● **Written instruction**:
Produce the listing below again, exactly as shown.

***** Data supplied *****

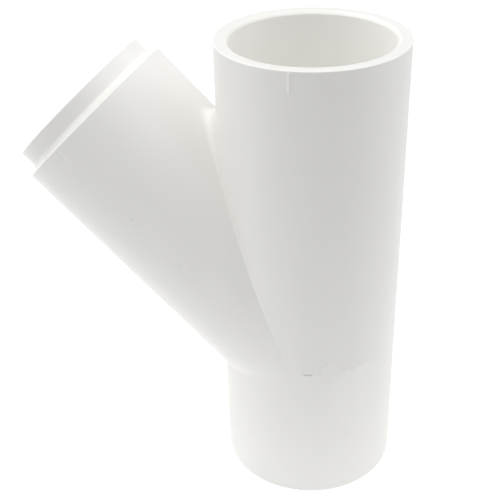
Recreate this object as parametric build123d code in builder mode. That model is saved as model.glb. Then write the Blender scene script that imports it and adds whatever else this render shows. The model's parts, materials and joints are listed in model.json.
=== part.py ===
"""Lateral wye for 2 inch Schedule 40 pressure pipe, injection moulded in white rigid PVC.

A straight run with a socket at each end carries a branch of the same bore at 45 degrees.
The whole fitting is one moulding. Its outside is plain: the barrels keep one diameter from
end to end, and only the branch mouth steps down to a short thin-walled lip.

Frame: +Z runs up the run's axis from the centre of the lower rim, and the branch leaves
towards -X and up. The moulding's plane of symmetry is XZ. Millimetres.
"""

import os
from math import cos, radians, sin, tan

from build123d import *

# Pipe that the fitting takes: nominal 2 inch, Schedule 40
pipe_diameter = 60.325
pipe_bore = 52.5

# Sockets: parallel at the mean of the standard's mouth and bottom diameters
socket_allowance = 0.075
socket_depth = 38.1

# Barrels
run_diameter = 71.4
run_length = 186.7
branch_diameter = 71.0  # a hair under the run, so that the seam is one closed curve
branch_height = 62.1  # where the two axes cross
branch_length = 124.3  # from the crossing to the shoulder below the lip
branch_angle = 45.0
branch_bore = 52.1  # under the run's bore for the same reason

# Branch lip
lip_diameter = 63.7
lip_height = 8.9
shoulder_slope = 18.0  # degrees, rising inwards
lip_root_radius = 2.5
lip_edge_chamfer = 0.6

# Edges
crotch_radius = 2.5
bore_crotch_radius = 1.0
rim_edge_chamfer = 0.4
lead_in_width = 1.4
lead_in_depth = 1.2
branch_lead_in = 0.4

# Alignment ticks on the sides of the run's upper hub and of the branch
tick_length = 7.8
tick_width = 0.6
tick_height = 0.25
tick_root = 0.5  # how far a tick is sunk in the barrel to join it

socket_diameter = pipe_diameter + socket_allowance
run_radius = run_diameter / 2
branch_radius = branch_diameter / 2
lip_radius = lip_diameter / 2
lip_top = branch_length + lip_height
shoulder_rise = (branch_radius - lip_radius) * tan(radians(shoulder_slope))

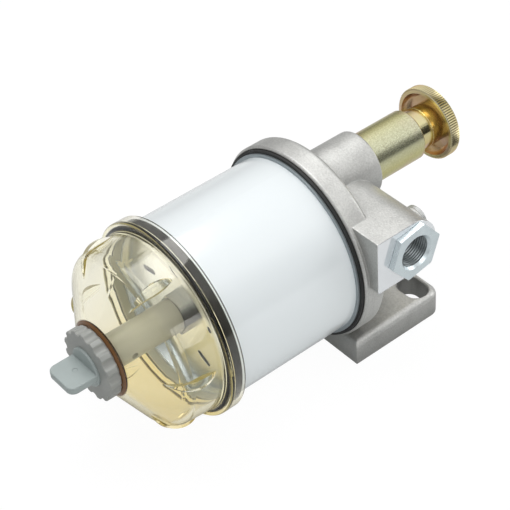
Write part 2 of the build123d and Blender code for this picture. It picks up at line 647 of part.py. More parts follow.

*****

● **Written solution**:
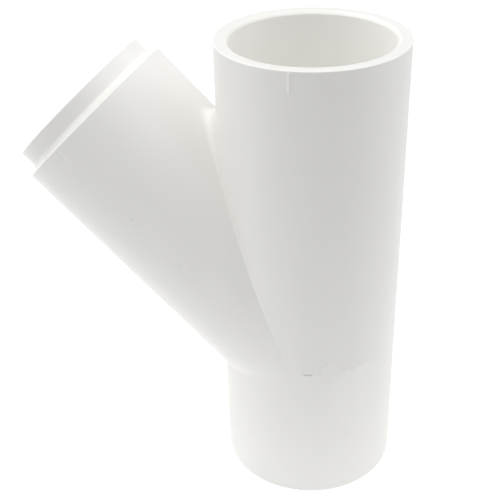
Recreate this object as parametric build123d code in builder mode. That model is saved as model.glb. Then write the Blender scene script that imports it and adds whatever else this render shows. The model's parts, materials and joints are listed in model.json.
=== part.py ===
"""Lateral wye for 2 inch Schedule 40 pressure pipe, injection moulded in white rigid PVC.

A straight run with a socket at each end carries a branch of the same bore at 45 degrees.
The whole fitting is one moulding. Its outside is plain: the barrels keep one diameter from
end to end, and only the branch mouth steps down to a short thin-walled lip.

Frame: +Z runs up the run's axis from the centre of the lower rim, and the branch leaves
towards -X and up. The moulding's plane of symmetry is XZ. Millimetres.
"""

import os
from math import cos, radians, sin, tan

from build123d import *

# Pipe that the fitting takes: nominal 2 inch, Schedule 40
pipe_diameter = 60.325
pipe_bore = 52.5

# Sockets: parallel at the mean of the standard's mouth and bottom diameters
socket_allowance = 0.075
socket_depth = 38.1

# Barrels
run_diameter = 71.4
run_length = 186.7
branch_diameter = 71.0  # a hair under the run, so that the seam is one closed curve
branch_height = 62.1  # where the two axes cross
branch_length = 124.3  # from the crossing to the shoulder below the lip
branch_angle = 45.0
branch_bore = 52.1  # under the run's bore for the same reason

# Branch lip
lip_diameter = 63.7
lip_height = 8.9
shoulder_slope = 18.0  # degrees, rising inwards
lip_root_radius = 2.5
lip_edge_chamfer = 0.6

# Edges
crotch_radius = 2.5
bore_crotch_radius = 1.0
rim_edge_chamfer = 0.4
lead_in_width = 1.4
lead_in_depth = 1.2
branch_lead_in = 0.4

# Alignment ticks on the sides of the run's upper hub and of the branch
tick_length = 7.8
tick_width = 0.6
tick_height = 0.25
tick_root = 0.5  # how far a tick is sunk in the barrel to join it

socket_diameter = pipe_diameter + socket_allowance
run_radius = run_diameter / 2
branch_radius = branch_diameter / 2
lip_radius = lip_diameter / 2
lip_top = branch_length + lip_height
shoulder_rise = (branch_radius - lip_radius) * tan(radians(shoulder_slope))

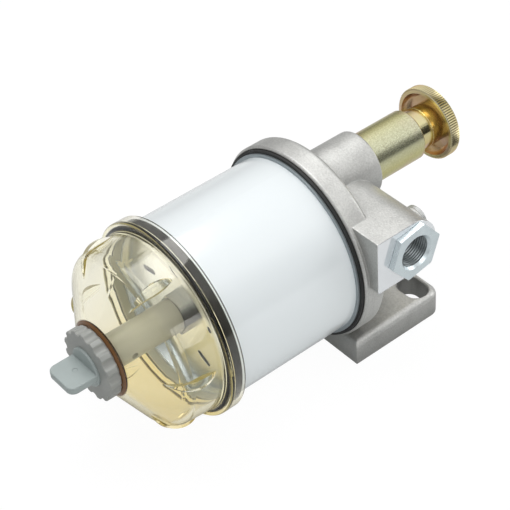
Write part 2 of the build123d and Blender code for this picture. It picks up at line 647 of part.py. More parts follow.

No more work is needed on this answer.